## begin Data supplied
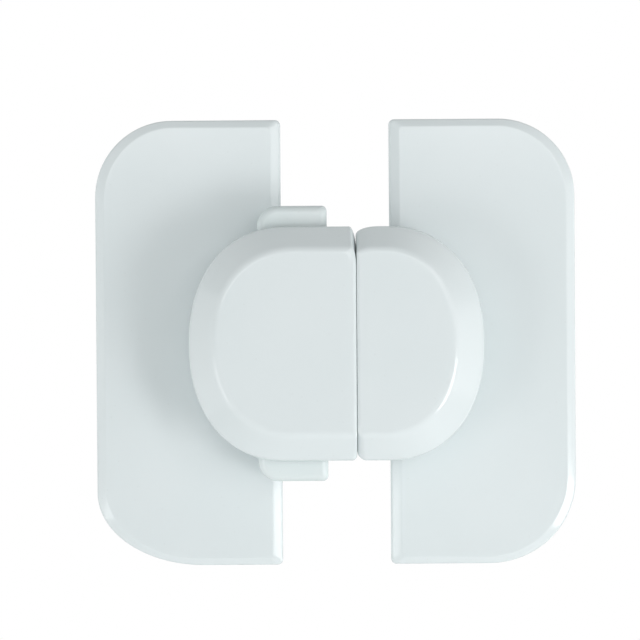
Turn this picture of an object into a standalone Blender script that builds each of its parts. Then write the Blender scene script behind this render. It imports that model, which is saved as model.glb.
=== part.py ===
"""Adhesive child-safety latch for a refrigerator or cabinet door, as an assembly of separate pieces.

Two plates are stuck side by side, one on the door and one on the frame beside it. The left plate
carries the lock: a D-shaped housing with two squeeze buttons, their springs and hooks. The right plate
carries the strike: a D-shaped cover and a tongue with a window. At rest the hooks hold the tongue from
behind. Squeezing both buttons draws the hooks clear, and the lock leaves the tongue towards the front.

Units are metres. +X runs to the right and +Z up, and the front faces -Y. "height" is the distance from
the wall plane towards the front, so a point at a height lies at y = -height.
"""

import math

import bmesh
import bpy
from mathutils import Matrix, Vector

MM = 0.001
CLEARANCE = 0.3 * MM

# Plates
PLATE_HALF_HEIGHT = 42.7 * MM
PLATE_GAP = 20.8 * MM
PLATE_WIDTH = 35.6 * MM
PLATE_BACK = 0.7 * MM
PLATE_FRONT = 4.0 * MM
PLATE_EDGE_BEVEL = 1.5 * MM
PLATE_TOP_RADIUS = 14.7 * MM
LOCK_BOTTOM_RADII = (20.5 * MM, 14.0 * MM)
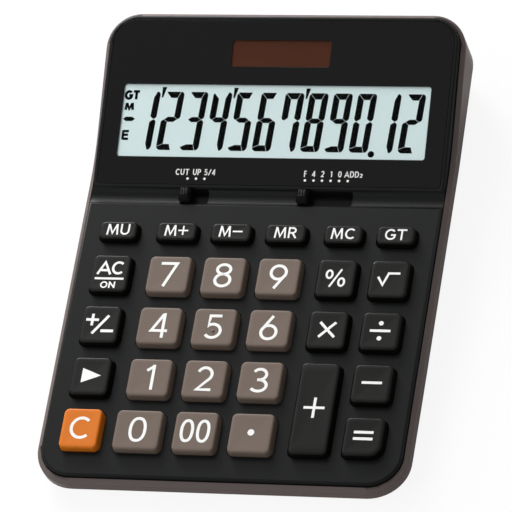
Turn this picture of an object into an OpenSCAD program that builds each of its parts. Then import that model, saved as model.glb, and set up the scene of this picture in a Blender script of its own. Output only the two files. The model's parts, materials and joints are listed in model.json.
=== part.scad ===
## end Data supplied
_Stated problem_: Write out the entries in full, exactly as given.

_Result_:
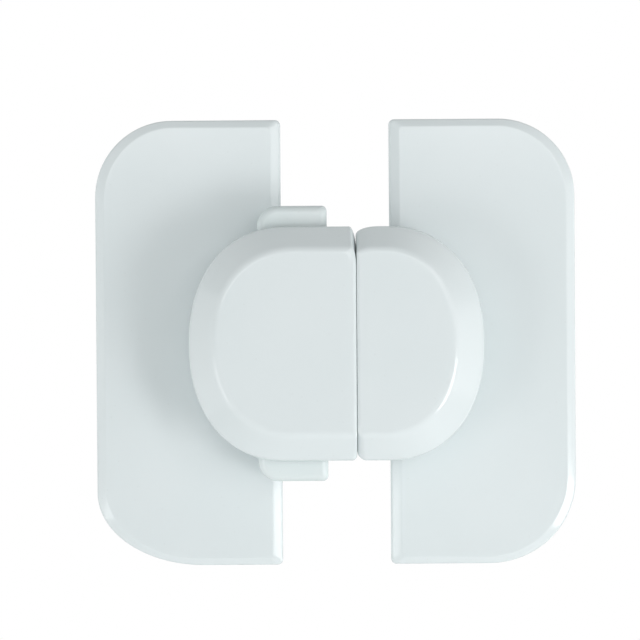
Turn this picture of an object into a standalone Blender script that builds each of its parts. Then write the Blender scene script behind this render. It imports that model, which is saved as model.glb.
=== part.py ===
"""Adhesive child-safety latch for a refrigerator or cabinet door, as an assembly of separate pieces.

Two plates are stuck side by side, one on the door and one on the frame beside it. The left plate
carries the lock: a D-shaped housing with two squeeze buttons, their springs and hooks. The right plate
carries the strike: a D-shaped cover and a tongue with a window. At rest the hooks hold the tongue from
behind. Squeezing both buttons draws the hooks clear, and the lock leaves the tongue towards the front.

Units are metres. +X runs to the right and +Z up, and the front faces -Y. "height" is the distance from
the wall plane towards the front, so a point at a height lies at y = -height.
"""

import math

import bmesh
import bpy
from mathutils import Matrix, Vector

MM = 0.001
CLEARANCE = 0.3 * MM

# Plates
PLATE_HALF_HEIGHT = 42.7 * MM
PLATE_GAP = 20.8 * MM
PLATE_WIDTH = 35.6 * MM
PLATE_BACK = 0.7 * MM
PLATE_FRONT = 4.0 * MM
PLATE_EDGE_BEVEL = 1.5 * MM
PLATE_TOP_RADIUS = 14.7 * MM
LOCK_BOTTOM_RADII = (20.5 * MM, 14.0 * MM)
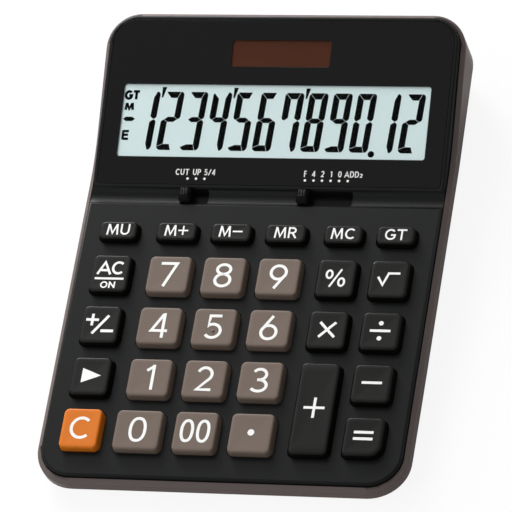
Turn this picture of an object into an OpenSCAD program that builds each of its parts. Then import that model, saved as model.glb, and set up the scene of this picture in a Blender script of its own. Output only the two files. The model's parts, materials and joints are listed in model.json.
=== part.scad ===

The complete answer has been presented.